Before the phrase "intersectionality" ever entered a college syllabus, Asian Americans in San Francisco were already living it — connecting dots between U.S. foreign policy and a much longer history of violence against Asian peoples.
In 1969, as the Vietnam War ground on with no end in sight, Asian American protesters took to the streets of San Francisco in a rally that was about far more than one conflict. For these demonstrators, Vietnam wasn't an isolated mistake. It was the latest chapter in a pattern that stretched back through Hiroshima, Nagasaki, and the brutal Philippine-American War at the turn of the 20th century. They saw the destruction of Southeast Asian communities not just as geopolitical miscalculation, but as an extension of racist and colonialist logic embedded in American empire-building.
Here's what makes this history relevant — and why it belongs in a liberty-minded publication like this one.
You don't have to be on the political left to recognize that the Vietnam War was a catastrophic failure of government. Over 58,000 Americans dead. Trillions in today's dollars burned. A draft that stripped young men of bodily autonomy. And for what? The war delivered none of its stated objectives and left destruction on a staggering scale.
The Asian American protesters in 1969 San Francisco understood something that fiscal conservatives and civil libertarians should appreciate: unchecked government power — especially military power — doesn't just threaten people abroad. It erodes freedom and accountability at home. Every dollar spent on a war without a clear mandate is a dollar taken from taxpayers under false pretenses. Every life lost in a conflict driven by political inertia rather than genuine defense is an unforgivable waste.

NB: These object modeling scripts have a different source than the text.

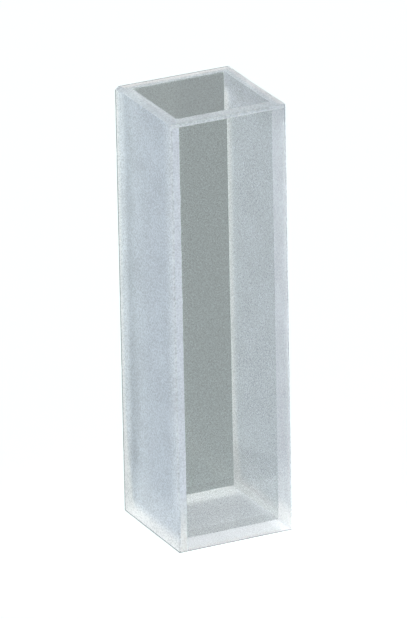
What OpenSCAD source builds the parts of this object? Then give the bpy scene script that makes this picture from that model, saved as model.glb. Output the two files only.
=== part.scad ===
// Square spectroscopy cell (cuvette) for a 10 mm light path.
//
// Five plates of clear glass are fused edge to edge. The front and rear windows run the
// full width and carry the light. The two sides stand between them, and the base plate
// lies at the foot, inside all four walls. The top is open.
//
// +Z is up, and the origin is the middle of the underside. The front window faces -Y.
// Sizes are in millimetres.

/* [Cell] */
// Light path: the gap between the two windows
path_len = 10; // [8:0.5:20]
// Gap between the two sides
inner_w = 10; // [8:0.5:12]
// Height from the underside to the rim
cell_h = 45; // [30:0.5:55]

/* [Glass] */
// Thickness of the two windows
window_t = 1.25; // [1:0.05:2]
// Thickness of the two sides
side_t = 1.25; // [1:0.05:2]
// Thickness of the base plate
base_t = 1.1; // [0.8:0.05:3]

/* [Edges] */
// Width of the arris ground along every outer edge
arris = 0.12; // [0.05:0.01:0.3]
// Length cut off each edge at the rubbed rear left corner of the rim
worn_corner = 0.45; // [0.3:0.05:0.8]
// The same at the rear right corner of the rim
nipped_corner = 0.25; // [0.2:0.05:0.8]

/* [Hidden] */
outer_w = inner_w + 2 * side_t;
outer_d = path_len + 2 * window_t;
// Angle between an edge of a box and the diagonal through its corner
diagonal_tilt = acos(1 / sqrt(3));
// Block that clears a corner, several times larger than any cut
cutter = 4;

glass_clear = [0.86, 0.90, 0.90, 0.35];
glass_ground = [0.74, 0.79, 0.83, 0.75];

// Rectangle centred on the origin, with its four corners cut at 45 degrees.
module arrissed_rectangle(w, h) {
    x = w / 2;
    y = h / 2;
    polygon([
        [-x + arris, -y], [x - arris, -y], [x, -y + arris], [x, y - arris],
        [x - arris, y], [-x + arris, y], [-x, y - arris], [-x, -y + arris],
    ]);
}

// Box standing on the origin with an arris along all twelve edges.
module arrissed_block(w, d, h) {
    intersection() {
        linear_extrude(h) arrissed_rectangle(w, d);
        translate([0, d / 2, h / 2])
            rotate([90, 0, 0])
                linear_extrude(d) arrissed_rectangle(w, h);
        translate([-w / 2, 0, h / 2])
            rotate([90, 0, 90])
                linear_extrude(w) arrissed_rectangle(d, h);
    }
}

// Block that takes a three-sided nip off the rim's corner, size long down each edge.
// sx and sy, 1 or -1, say which corner.
module corner_cut(sx, sy, size) {
    translate([sx * outer_w / 2, sy * outer_d / 2, cell_h])
        rotate([0, diagonal_tilt, atan2(sy, sx)])
            translate([-cutter / 2, -cutter / 2, -size / sqrt(3)])
                cube(cutter);
}

// Outer form of the whole cell, before it is divided into plates.
module cell_block() {
    difference() {
        arrissed_block(outer_w, outer_d, cell_h);
        corner_cut(-1, 1, worn_corner);
        corner_cut(1, 1, nipped_corner);
    }
}

// Part of the cell's outer form that lies in a box from low to high.
module plate(low, high) {
    intersection() {
        cell_block();
        translate(low) cube(high - low);
    }
}

// Polished window on the -Y side of the light path.
module front_window() {
    color(glass_clear)
        plate([-outer_w / 2, -outer_d / 2, 0], [outer_w / 2, -path_len / 2, cell_h]);
}

// Polished window on the +Y side of the light path.
module rear_window() {
    color(glass_clear)
        plate([-outer_w / 2, path_len / 2, 0], [outer_w / 2, outer_d / 2, cell_h]);
}

// Side wall on -X, ground on its outer face.
module left_side() {
    color(glass_ground)
        plate([-outer_w / 2, -path_len / 2, 0], [-inner_w / 2, path_len / 2, cell_h]);
}

// Side wall on +X, ground on its outer face.
module right_side() {
    color(glass_ground)
        plate([inner_w / 2, -path_len / 2, 0], [outer_w / 2, path_len / 2, cell_h]);
}

// Floor of the cell, flush with the walls underneath and ground there.
module base_plate() {
    color(glass_ground)
        plate([-inner_w / 2, -path_len / 2, 0], [inner_w / 2, path_len / 2, base_t]);
}

front_window();
rear_window();
left_side();
right_side();
base_plate();
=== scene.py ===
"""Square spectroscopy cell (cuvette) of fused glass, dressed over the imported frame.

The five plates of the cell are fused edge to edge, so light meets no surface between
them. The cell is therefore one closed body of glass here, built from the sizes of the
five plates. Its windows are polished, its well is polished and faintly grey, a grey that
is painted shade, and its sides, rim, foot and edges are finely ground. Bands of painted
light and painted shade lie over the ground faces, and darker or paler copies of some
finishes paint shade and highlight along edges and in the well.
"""

import logging
import math
import random
from dataclasses import dataclass, field
from enum import IntEnum

import bpy
from mathutils import Matrix, Vector, noise


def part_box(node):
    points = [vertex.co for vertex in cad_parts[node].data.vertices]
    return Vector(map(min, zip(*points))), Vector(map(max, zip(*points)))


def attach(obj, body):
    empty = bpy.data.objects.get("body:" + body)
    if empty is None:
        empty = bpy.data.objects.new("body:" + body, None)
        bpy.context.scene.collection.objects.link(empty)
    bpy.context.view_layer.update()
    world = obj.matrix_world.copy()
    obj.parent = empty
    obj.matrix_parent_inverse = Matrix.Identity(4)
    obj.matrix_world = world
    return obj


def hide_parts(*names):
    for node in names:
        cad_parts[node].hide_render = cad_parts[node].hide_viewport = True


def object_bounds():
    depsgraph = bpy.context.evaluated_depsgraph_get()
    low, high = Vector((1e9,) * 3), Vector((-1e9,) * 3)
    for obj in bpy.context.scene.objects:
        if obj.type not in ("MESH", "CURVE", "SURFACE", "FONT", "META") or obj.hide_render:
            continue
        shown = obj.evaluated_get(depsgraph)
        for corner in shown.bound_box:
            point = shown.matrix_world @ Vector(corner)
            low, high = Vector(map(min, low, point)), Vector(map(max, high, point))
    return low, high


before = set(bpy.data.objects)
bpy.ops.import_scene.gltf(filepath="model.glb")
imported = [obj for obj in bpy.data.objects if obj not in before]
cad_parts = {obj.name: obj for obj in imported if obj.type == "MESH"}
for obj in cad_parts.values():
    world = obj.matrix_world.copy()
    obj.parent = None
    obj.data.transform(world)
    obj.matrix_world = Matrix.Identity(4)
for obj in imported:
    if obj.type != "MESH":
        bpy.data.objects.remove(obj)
CAD_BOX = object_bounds()

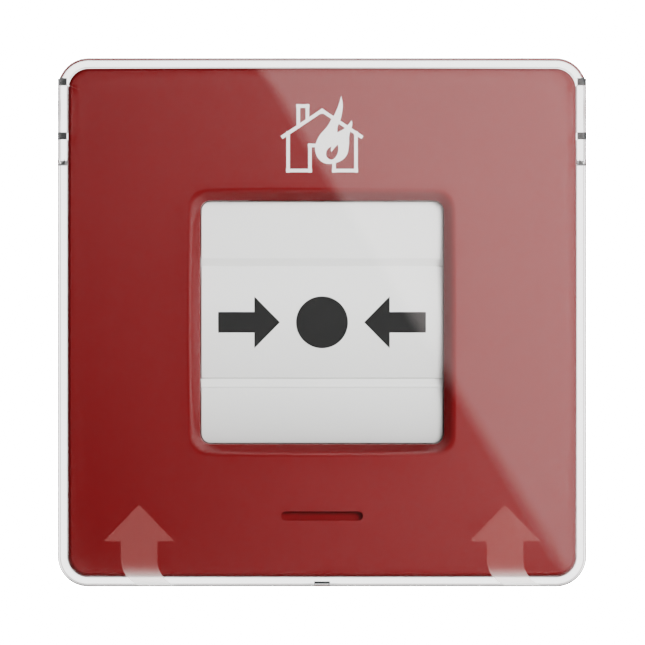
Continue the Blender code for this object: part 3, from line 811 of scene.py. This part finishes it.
def cover_piece():
    """Red cover: one skin from the window over the face and the walls and back inside."""
    loops = [square_loop(WINDOW_HALF, WINDOW_CORNER, WINDOW_DEPTH)]
    loops += window_frame_loops()
    start = WINDOW_HALF + FRAME_WIDTH
    rim = COVER_HALF - FACE_ROUND
    corner = WINDOW_CORNER + 1.9
    count = 14
    for i in range(1, count + 1):
        loops.append(face_ring(start + (rim - start) * i / count, corner, 0.0))
    for i in range(1, 7):
        angle = i / 6 * math.pi / 2
        half = rim + FACE_ROUND * math.sin(angle)
        corner = COVER_CORNER - FACE_ROUND + FACE_ROUND * math.sin(angle)
        loops.append(face_ring(half, corner, FACE_ROUND * (1 - math.cos(angle))))
    loops.append(square_loop(COVER_HALF, COVER_CORNER, COVER_BACK + COVER_FOOT))
    loops.append(square_loop(COVER_HALF - COVER_FOOT, COVER_CORNER - COVER_FOOT, COVER_BACK))
    inner = COVER_HALF - COVER_WALL
    loops.append(square_loop(inner, COVER_INNER_CORNER, COVER_BACK))
    for half in (inner, 40.0, 33.0, WINDOW_HALF + WINDOW_WALL):
        loops.append(face_ring(half, COVER_INNER_CORNER, FACE_SKIN))
    loops.append(square_loop(WINDOW_HALF + WINDOW_WALL, COVER_INNER_CORNER, WINDOW_DEPTH))
    cover = loft("cover_shell", loops, MATS["red"], ring=True)
    triangulate(cover)
    for side in (-1, 1):
        hole = [(x, PIN_HOLE_RADIUS) for x in sorted(side * x for x in PIN_HOLE_SPAN)]
        cut(cover, turned("tool", hole, None, "X", (PIVOT_D, PIVOT_Z)))
    hole = [(z, KEY_HOLE_RADIUS) for z in KEY_HOLE_SPAN]
    cut(cover, turned("tool", hole, None, "Z", (0.0, (cam_low[1] + cam_high[1]) / 2)))
    weld(cover, block(-CATCH_HALF, CATCH_HALF, *CATCH_SPAN, -LID_HALF + LID_WALL + CATCH_GAP, CATCH_ROOT))
    cut(cover, block(-BADGE_HALF, BADGE_HALF, BADGE_FLOOR, FACE_TOP, BADGE_Z - BADGE_ROUND,
                     BADGE_Z + BADGE_ROUND, BADGE_ROUND))
    cut(cover, block(-FLAG_SLOT_HALF, FLAG_SLOT_HALF, flag_low[1] - 0.2, flag_high[1] + 0.06,
                     *FLAG_SLOT_Z))
    cut(cover, block(-FLAG_ROOM_HALF, FLAG_ROOM_HALF, *FLAG_ROOM_SPAN, *FLAG_ROOM_Z))
    smooth(cover, 32.0)
    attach(cover, "housing")
    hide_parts("front_cover")


# ---------------------------------------------------------------- operating element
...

San Francisco has a long tradition of holding the government's feet to the fire. Whether the issue is runaway military spending or runaway municipal budgets, the underlying principle is the same: those in power owe the public transparency, restraint, and results.
These 1969 protesters demanded exactly that. We'd do well to remember their example — not as a left-right issue, but as a fundamental question of what we allow our government to do with our money, our people, and our name.